Overall the day went very well. I’m grateful for friends who took care of my children so that I could take care of my husband. Ian is really needing help tonight and he doesn’t feel totally better yet. I pray that God will continue to give me strength to take care of everyone. So far, so good!
I apologize if I have rambled… I really am exhausted but didn’t want to go to bed without writing to thank all of you and give you an update. Good night, sweet friends! You are all such a blessing to our family!
Also, Lenzie created a Care Calendar for meals for our family. We appreciate meals so much! Here is the info for that.
The HELPER logon is used by family and friends
that would like to sign-up to help a loved one.
To access Warshak Family’s personal CareCalendar site,
visit http://www.carecalendar.org/logon/141529 and enter
the following information in the appropriate spaces:
CALENDAR ID : 141529
SECURITY CODE : 2856
I promised that I would post pics of Ian’s hands. Here they are. This is a difficult post for me. Its much easier to say that Ian lost his fingers than it is to actually show people photos of his hands with no fingers. But, here goes.
both hands. back.
left hand. palm.
left hand. side view.
Now, before you feel sorry for Ian, DON’T! The Mama Bear in me will come out!!! I assure you that he can still type faster than most people. He can drive and has figured out how to do most things in life. His right hand is pretty good… Too bad he is left handed. 🙂 However, we admit that his left hand can use some improvement. So, we have decided to move forward with reconstructing it. The surgery will open up the space between Ian’s thumb and index finger bone. Dr Pederson will use a skin graft from Ian’s hip to cover it. In addition, he is going to take out the index finger bone completely to give him even more of a web space to hold things. **keep in mind that Ian does NOT have an index finger… This is the bone in the palm of his hand that we are talking about.

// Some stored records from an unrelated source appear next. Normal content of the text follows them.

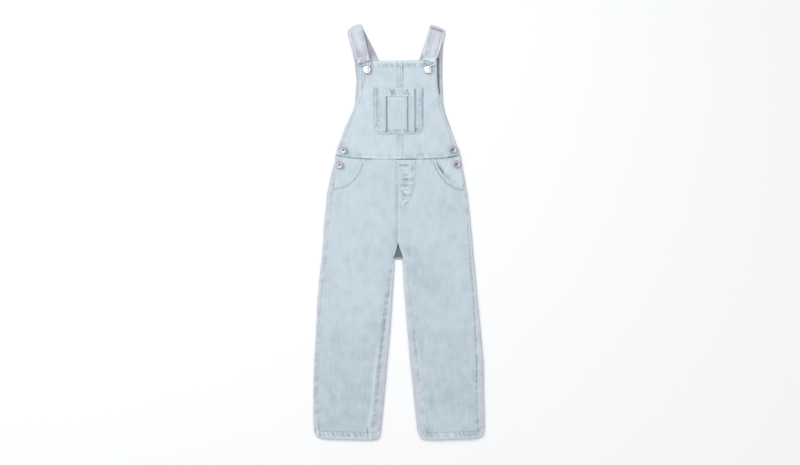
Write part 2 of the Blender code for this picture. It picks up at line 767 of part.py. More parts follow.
for place, (button_x, button_y) in SIDE_BUTTONS.items():
    outward = -1 if place.startswith("left") else 1
    if place.endswith("upper"):
        seat = on_bib(button_x, button_y) + HEM_WALL - WALL
    else:
        hip_side, turns = ("left", LEFT_TURN) if outward < 0 else ("right", RIGHT_TURN)
        turn = read(turns, button_y)
        seat = facing_under(button_x, button_y, hip_side, turn) + WALL + 2 * CLEAR
    button(f"side_button_{place}", button_x, button_y, seat, SIDE_SHANK, outward * SIDE_LEAN)
centre_on_origin(list(GARMENT.objects))
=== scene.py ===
import json
import math
from collections import namedtuple

import bpy
import numpy as np
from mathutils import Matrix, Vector
from mathutils.bvhtree import BVHTree

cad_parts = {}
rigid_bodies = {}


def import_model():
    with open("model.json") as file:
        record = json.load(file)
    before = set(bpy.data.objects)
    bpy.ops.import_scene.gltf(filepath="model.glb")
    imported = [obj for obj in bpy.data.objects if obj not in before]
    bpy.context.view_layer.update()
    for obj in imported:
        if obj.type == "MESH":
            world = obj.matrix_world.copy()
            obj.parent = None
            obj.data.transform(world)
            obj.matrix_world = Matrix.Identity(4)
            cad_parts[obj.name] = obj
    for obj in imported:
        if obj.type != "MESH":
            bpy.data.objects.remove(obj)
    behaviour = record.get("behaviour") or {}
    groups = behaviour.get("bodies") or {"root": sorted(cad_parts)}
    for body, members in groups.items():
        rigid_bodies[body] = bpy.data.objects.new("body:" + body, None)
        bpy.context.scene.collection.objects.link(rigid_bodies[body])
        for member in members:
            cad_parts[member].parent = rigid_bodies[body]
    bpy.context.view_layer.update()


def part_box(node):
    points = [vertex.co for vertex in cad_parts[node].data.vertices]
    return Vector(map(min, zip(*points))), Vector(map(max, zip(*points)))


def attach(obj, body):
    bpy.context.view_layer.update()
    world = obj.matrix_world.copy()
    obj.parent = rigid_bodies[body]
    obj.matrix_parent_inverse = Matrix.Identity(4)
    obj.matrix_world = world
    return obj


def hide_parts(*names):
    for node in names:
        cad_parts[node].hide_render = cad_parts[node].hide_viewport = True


# Kids' dungarees in pale stone-washed denim, laid flat on their back.
# Tables are in millimetres, X across, Y up the garment, Z up off the floor.
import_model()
mm = 0.001

# What the whole garment shares
garment = {
    "wall": 1.2,            # one layer of denim
    "hemWall": 2.0,
    "thinWall": 1.0,
    "strapWall": 1.4,
    "gap": 0.3,
    "edgeRadius": 2.3,      # where the back cloth turns over to the front
    "centre": -2.5,
    "waist": 158.8,
    "waistLift": 9.0,
    "waistHalf": 136.0,
    "bowCorner": 13,        # the higher, the sharper the corners of a hem
    "step": 2.2,            # size of one face of cloth
    "rim": 0.32,            # how far a cut or folded edge bulges, as a share of its wall
}
wall = garment["wall"]
gap = garment["gap"]
centre = garment["centre"]
waist = garment["waist"]

# y, left, right
bodyTable = np.array([
    (-58, -170, 163.5), (-22, -166.5, 161), (13, -165.5, 157.5), (48, -161.5, 154),
    (84, -158.5, 150), (101, -154.7, 146), (119, -151.5, 143.5), (136, -147, 139.5),
    (154, -141.5, 137), (168, -139, 133.5), (189, -133, 126.5), (207, -126.5, 121.5),
    (224, -121, 115), (242, -113, 106.5), (260, -104, 101.5), (277, -97.5, 98),
    (297, -95, 96), (334, -93.5, 95.3)])

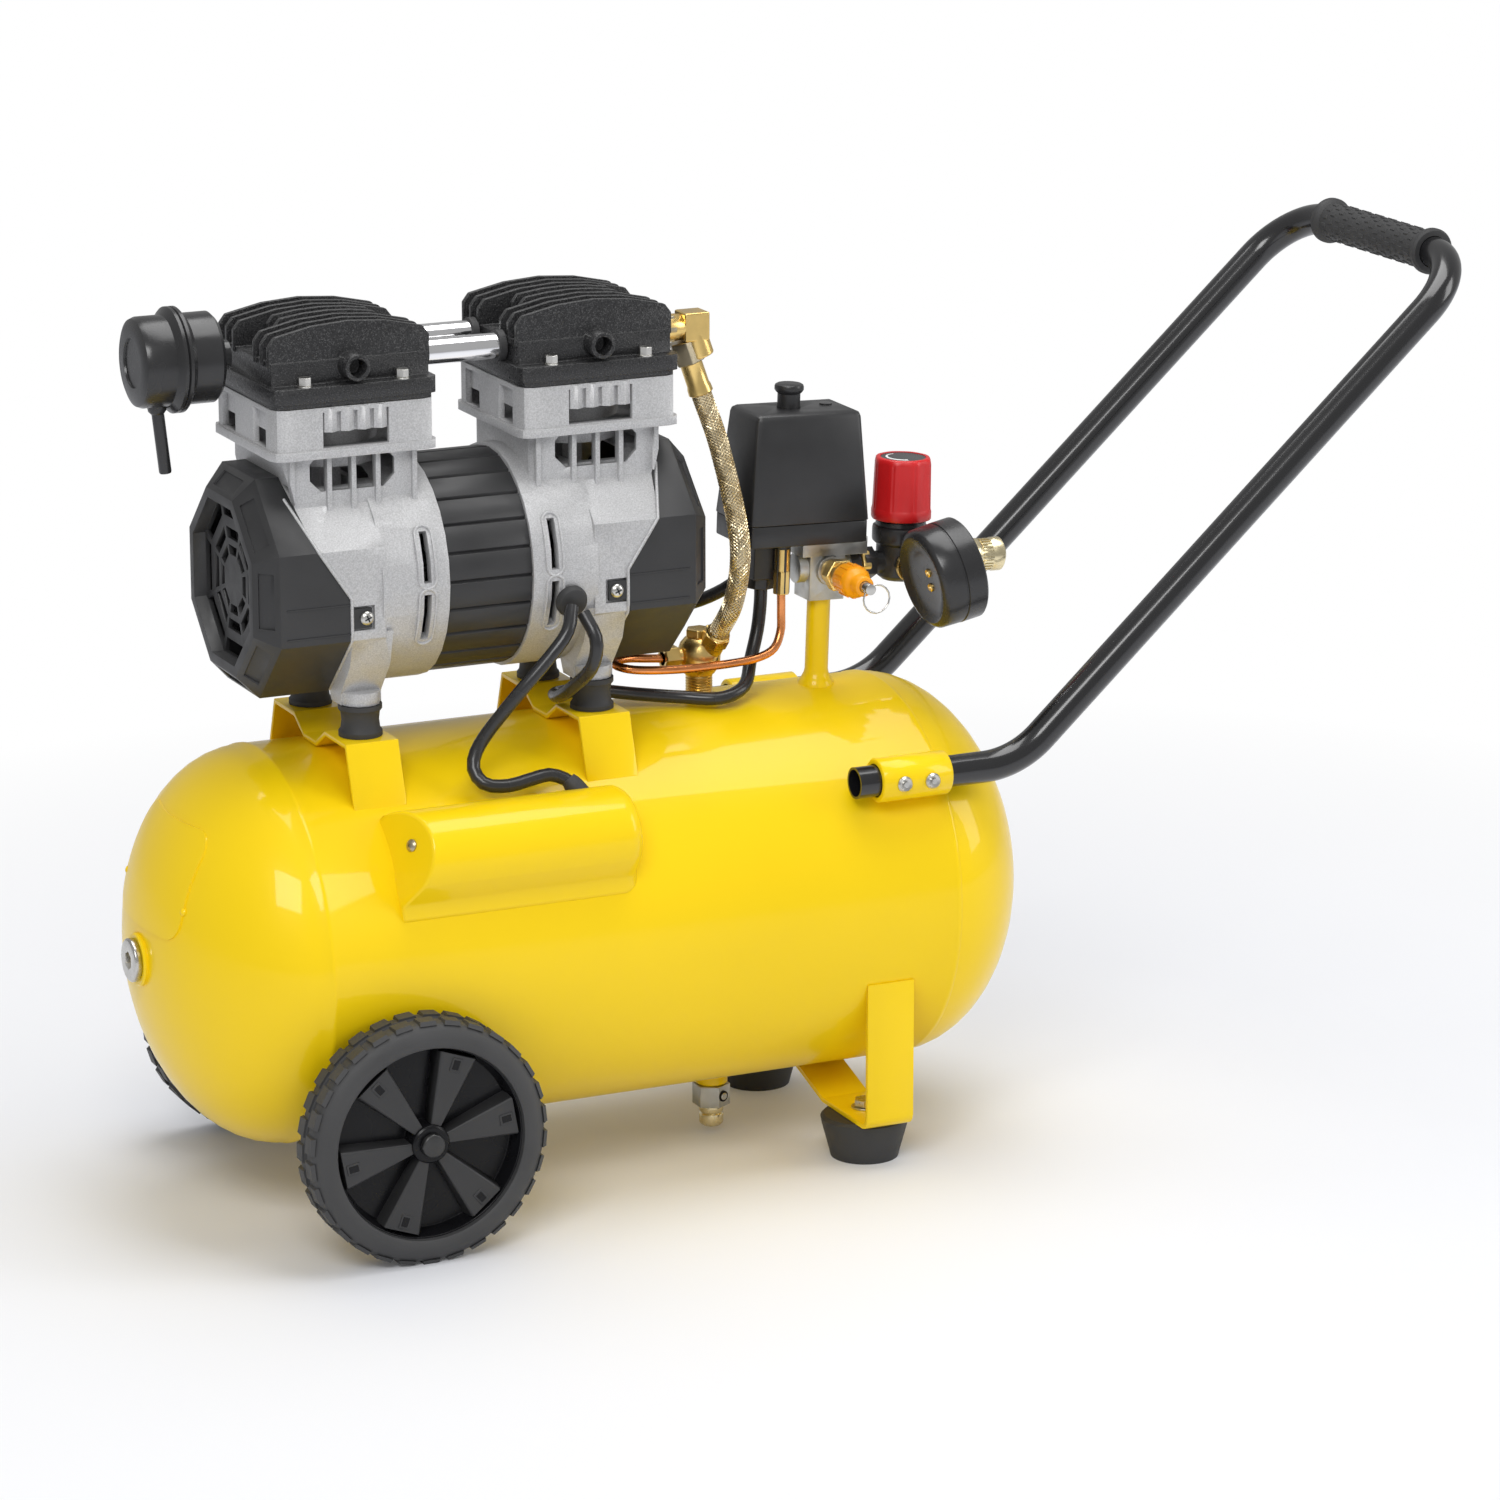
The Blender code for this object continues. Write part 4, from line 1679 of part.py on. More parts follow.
def dome_outline(shrink):
    """Section of the cover: a half-round dome that runs straight into the tank on its upper side."""
    radius, foot = CAPACITOR_DOME_RADIUS - shrink, TANK_RADIUS - CAPACITOR_SKIRT - 2 * shrink
    flank = (TANK_RADIUS - CAPACITOR_LIP - shrink, CAPACITOR_FLANK - shrink)
    return [(foot, -radius)] + arc((CAPACITOR_DOME_OUT, 0), radius, -90, 60, 8) + [flank, (foot, flank[1])]


def build_capacitor():
    """The motor's capacitor lies under a pressed cover on the tank's upper front."""
    length = CAPACITOR_END_X - CAPACITOR_START_X
    middle = (CAPACITOR_START_X + CAPACITOR_END_X) / 2
    cover = add("capacitor_cover", slab([dome_outline(0.0)], length), capacitor_place(middle), YELLOW)
    low, high = TANK_RADIUS - 0.006, CAPACITOR_DOME_OUT + CAPACITOR_DOME_RADIUS
    slope = CAPACITOR_END_SLOPE
    steep = slope / (high - low)
    beyond = [(low - 0.02, -0.05), (high + 0.02, -0.05), (high + 0.02, slope + 0.02 * steep),
              (low - 0.02, -0.02 * steep)]
    end_place = capacitor_place(CAPACITOR_START_X)
    upright = end_place @ Matrix.Rotation(math.pi / 2, 4, "X")
    end_cut = add("cover_end_cut", slab([beyond], 0.2), upright)
    wall = CAPACITOR_WALL
    inner_beyond = [(x, y + wall * 1.1) for x, y in beyond]
    hollow = add("capacitor_room", slab([dome_outline(wall)], length - 2 * wall), capacitor_place(middle))
    inner_cut = add("room_end_cut", slab([inner_beyond], 0.2), upright)
    cut(hollow, inner_cut)
    lead_hole = add("lead_hole", rod(LEAD_RADIUS + CLEARANCE, 0.02, 12), lead_entry())
    cut(cover, end_cut, hollow, tank_core(CLEARANCE), lead_hole)
    seat = TANK_RADIUS + CLEARANCE + CAPACITOR_RADIUS
    can_place = capacitor_place(middle - 0.048) @ Matrix.Translation((seat, 0, 0))
    add("motor_capacitor", rod(CAPACITOR_RADIUS, CAPACITOR_LENGTH, 16), can_place, BLACK_PLASTIC)


LEAD_ENTRY = (0.1240, 0.0084, -0.0268)
LEAD_ENTRY_WAY = (0.450, 0.0975, 0.8867)


def on_cover(point):
    """A place at the cover, given as x, the distance out from the tank's skin and the way down round it."""
    x, out, down = point
    return capacitor_place(x) @ Vector((TANK_RADIUS + out, down, 0))


def lead_entry():
    """The hole in the cover's upper side that the motor's lead goes through."""
    along, out, down = LEAD_ENTRY_WAY
    way = capacitor_place(0).to_3x3() @ Vector((out, down, along))
    return at(*(on_cover(LEAD_ENTRY) - way.normalized() * 0.008), way)


CAPACITOR_LEAD_ROUTE = (
    (0.1265, -0.0765, 0.0874),
    (0.1200, -0.0850, 0.0744),
    (0.1060, -0.0860, 0.0584),
    (0.0870, -0.0830, 0.0374),
    (0.0690, -0.0720, 0.0094),
)
CAPACITOR_LEAD_END = (
    (0.0620, 0.0059, -0.0515),
    (0.0660, 0.0068, -0.0391),
    (0.0800, 0.0080, -0.0357),
    (0.0960, 0.0084, -0.0379),
    (0.1080, 0.0078, -0.0396),
    (0.1170, 0.0072, -0.0363),
    (0.1215, 0.0077, -0.0319),
)
SWITCH_LEAD_ROUTE = (
    (0.1345, -0.0760, 0.0824),
    (0.1385, -0.0860, 0.0674),
    (0.1370, -0.0820, 0.0494),
    (0.1320, -0.0620, 0.0324),
    (0.1325, -0.0420, 0.0229),
    (0.1385, -0.0220, 0.0189),
    (0.1530, -0.0130, 0.0169),
    (0.1750, -0.0105, 0.0139),
    (0.2000, -0.0100, 0.0089),
    (0.2250, -0.0165, 0.0059),
    (0.2480, -0.0270, 0.0049),
    (0.2670, -0.0220, 0.0094),
    (0.2790, -0.0060, 0.0214),
    (0.2870, 0.0010, 0.0384),
    (0.2900, 0.0030, 0.0544),
    (0.2904, 0.0030, 0.0649),
)
REAR_LEAD_ROUTE = (
    (0.2945, 0.0195, 0.0966),
    (0.2930, 0.0200, 0.0804),
    (0.2860, 0.0230, 0.0684),
    (0.2750, 0.0300, 0.0584),
    (0.2590, 0.0420, 0.0494),
    (0.2350, 0.0600, 0.0424),
    (0.2100, 0.0740, 0.0394),
    (0.1850, 0.0810, 0.0414),
    (0.1550, 0.0850, 0.0554),
    (0.1400, 0.0830, 0.0704),
    (0.1335, 0.0755, 0.0844),
)


def build_leads():
    """Motor leads between the grommets, the capacitor cover and the switch."""
    out = Vector((0, -math.cos(GROMMET_ANGLE), math.sin(GROMMET_ANGLE)))
    place = Vector((GROMMET_X, 0, SHAFT_Z)) + out * (RING_RADIUS + CLEARANCE)
    grommet = rod(GROMMET_RADIUS, GROMMET_HEIGHT, 16, GROMMET_RADIUS - 0.002)
    add("lead_grommet", grommet, at(*place, out), RUBBER)
    lead_end = [on_cover(point) for point in CAPACITOR_LEAD_END]
    routes = (
        ("capacitor_lead", above_tank(CAPACITOR_LEAD_ROUTE) + lead_end),
        ("switch_lead", above_tank(SWITCH_LEAD_ROUTE)),
        ("rear_lead", above_tank(REAR_LEAD_ROUTE)),
    )
    for name, route in routes:
        add_tube(name, smooth_path(route, 0.0170), LEAD_RADIUS, BLACK_PLASTIC)


# ---------------------------------------------------------------- assembly


def centre_on_footprint():
    """Moves the whole object so that the origin is the middle of its footprint."""
    bpy.context.view_layer.update()
    graph = bpy.context.evaluated_depsgraph_get()
    corners = []
    for piece in PARTS.objects:
        if piece.type != "MESH":
            continue
        solid = piece.evaluated_get(graph)
        corners += [solid.matrix_world @ Vector(corner) for corner in solid.bound_box]
    ends = [corner.x for corner in corners]
    ROOT.location.x = -(min(ends) + max(ends)) / 2


build_tank()
build_plug()
build_drain()
for wheel_side, wheel_word in ((-1, "front"), (1, "rear")):
    build_wheel(wheel_side, wheel_word)
build_feet()
build_pump()
build_filter()
build_delivery()
build_switch_group()
build_handle()
build_capacitor()
build_leads()
centre_on_footprint()
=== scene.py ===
"""Looks of the wheelbarrow air compressor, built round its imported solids.

Metres, +Z up, in the row's frame. Places along the object are written from the wheel axle, as in the
solids' own source, and SHIFT moves them into the row's frame. A profile is a row of (radius, height)
points that is turned about local +Z.
"""

import math

import bmesh
import bpy
from mathutils import Matrix, Vector


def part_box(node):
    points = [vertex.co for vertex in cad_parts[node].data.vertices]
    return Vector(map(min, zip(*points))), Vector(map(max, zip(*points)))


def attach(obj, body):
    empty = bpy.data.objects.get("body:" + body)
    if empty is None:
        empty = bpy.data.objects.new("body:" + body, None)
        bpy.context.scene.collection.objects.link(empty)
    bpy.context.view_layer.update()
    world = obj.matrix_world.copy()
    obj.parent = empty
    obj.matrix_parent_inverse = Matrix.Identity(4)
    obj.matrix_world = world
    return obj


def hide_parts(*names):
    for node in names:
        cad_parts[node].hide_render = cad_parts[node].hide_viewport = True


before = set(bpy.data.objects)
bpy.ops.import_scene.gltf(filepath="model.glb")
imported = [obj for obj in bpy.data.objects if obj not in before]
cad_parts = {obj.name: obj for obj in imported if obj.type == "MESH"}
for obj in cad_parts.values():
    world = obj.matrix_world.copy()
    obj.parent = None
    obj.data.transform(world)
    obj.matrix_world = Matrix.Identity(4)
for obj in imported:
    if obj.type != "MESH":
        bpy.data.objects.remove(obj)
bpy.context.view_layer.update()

FULL_TURN = 2 * math.pi
SHIFT = -0.30735
AHEAD = (1, 0, 0)
FRONT_REAR = ((-1, "front"), (1, "rear"))
LEFT_RIGHT = ((-1, "left"), (1, "right"))

# ---- finishes

MIX_FIRST, MIX_SECOND, MIX_COLOUR = 6, 7, 2  # a Mix node's two colour inputs and its colour output


class Finish:
    """A Principled material, and the procedural layers that the finishes below put on it."""

    def __init__(self, name, colour, roughness, metallic=0.0, coat=0.0, coat_roughness=0.05):
        self.name = name
        self.material = bpy.data.materials.new(name)
        self.material.use_nodes = True
        self.tree = self.material.node_tree
        self.shader = self.tree.nodes["Principled BSDF"]
        self.colour = colour
        self.roughness = roughness
        self.place = self.node("ShaderNodeTexCoord").outputs["Object"]
        values = {
            "Base Color": (*colour, 1.0),
            "Roughness": roughness,
            "Metallic": metallic,
            "Coat Weight": coat,
            "Coat Roughness": coat_roughness,
        }
        for socket, value in values.items():
            self.shader.inputs[socket].default_value = value

    def node(self, kind, **inputs):
        made = self.tree.nodes.new(kind)
        for socket, value in inputs.items():
            self.feed(made.inputs[socket.replace("_", " ")], value)
        return made

    def feed(self, socket, value):
        if isinstance(value, bpy.types.NodeSocket):
            self.tree.links.new(value, socket)
        else:
            socket.default_value = value

    def noise(self, scale, detail):
        return self.node("ShaderNodeTexNoise", Vector=self.place, Scale=scale, Detail=detail).outputs["Fac"]

    def spread(self, value, low, high, from_low=0.3, from_high=0.7):
        """A value from 0 to 1 stretched to run from low to high."""
        made = self.node(
            "ShaderNodeMapRange", Value=value, From_Min=from_low, From_Max=from_high, To_Min=low, To_Max=high
        )
        return made.outputs["Result"]

    def blend(self, share, first, second):
        """Base colour between the first and the second, by a share from 0 to 1."""
        mix = self.node("ShaderNodeMix")
        mix.data_type = "RGBA"
        self.feed(mix.inputs["Factor"], share)
        self.feed(mix.inputs[MIX_FIRST], (*first, 1.0))
        self.feed(mix.inputs[MIX_SECOND], (*second, 1.0))
        self.feed(self.shader.inputs["Base Color"], mix.outputs[MIX_COLOUR])
        return self

    def mottle(self, scale, dark, light, detail=3.0):
        """Colour that drifts between a darker and a lighter shade of itself."""
        share = self.spread(self.noise(scale, detail), 0.0, 1.0)
        return self.blend(share, [c * dark for c in self.colour], [min(1.0, c * light) for c in self.colour])

    def flecks(self, scale, colour, threshold):
        """Small lighter grains, as in a crackle finish or a sand casting."""
        share = self.spread(self.noise(scale, 2.0), 0.0, 1.0, threshold, threshold + 0.10)
        return self.blend(share, self.colour, colour)

    def uneven(self, scale, amount):
        """Roughness that varies by the amount to each side."""
        value = self.spread(self.noise(scale, 2.0), self.roughness - amount, self.roughness + amount)
        self.feed(self.shader.inputs["Roughness"], value)
        return self

    def grain(self, scale, distance, strength, detail=4.0):
        """A fine bump, too small to be modelled."""
        made = self.node("ShaderNodeBump", Height=self.noise(scale, detail), Distance=distance, Strength=strength)
        self.feed(self.shader.inputs["Normal"], made.outputs["Normal"])
        return self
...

I wanted to share something else with you. Something a little more personal. Last week, while I was at Bible study with some of the sweetest ladies I’ve ever met, I shared a little piece of my heart. I don’t do that often, but one of them told me that my words encouraged her so I will share my thoughts with you, too. Here goes…
I miss Ian’s fingers. I really do. It makes me cry when I think about the fact that I will never again feel his fingers intertwined with mine. I try not to think about it. Because it makes me sad. And I don’t want to seem ungrateful that he is here with me by focusing on that.
I also miss his feet. We’ve always had a king size bed, and we both like our own space to sleep, but every once in a while, we would fall asleep with our feet overlapping one other. I miss that. We won’t ever be able to do that again.
I don’t share these things to make you feel sorry for me and Ian. I say it because I hope that you don’t take it for granted in your life if you have it. Protect your marriage. Love your spouse. Appreciate every single moment. Marriage can be tough.. but definitely worth it.
- ian & denisse palms.
And there you have it. I’m finished with a post I’ve been dreading for months. Thank you LORD for helping me through it! Please please pray for Ian and our family Wednesday and any other time you think about us. We pray for a smooth surgery with quick healing and no infection. We pray for no pain for Ian…. God knows he’s already been through so much! Pray for Dr Pederson. Even wise, experienced doctors need God’s help. Pray for our sweet babies. Pray for my best friend Christy who is always brave enough to take care of my babies.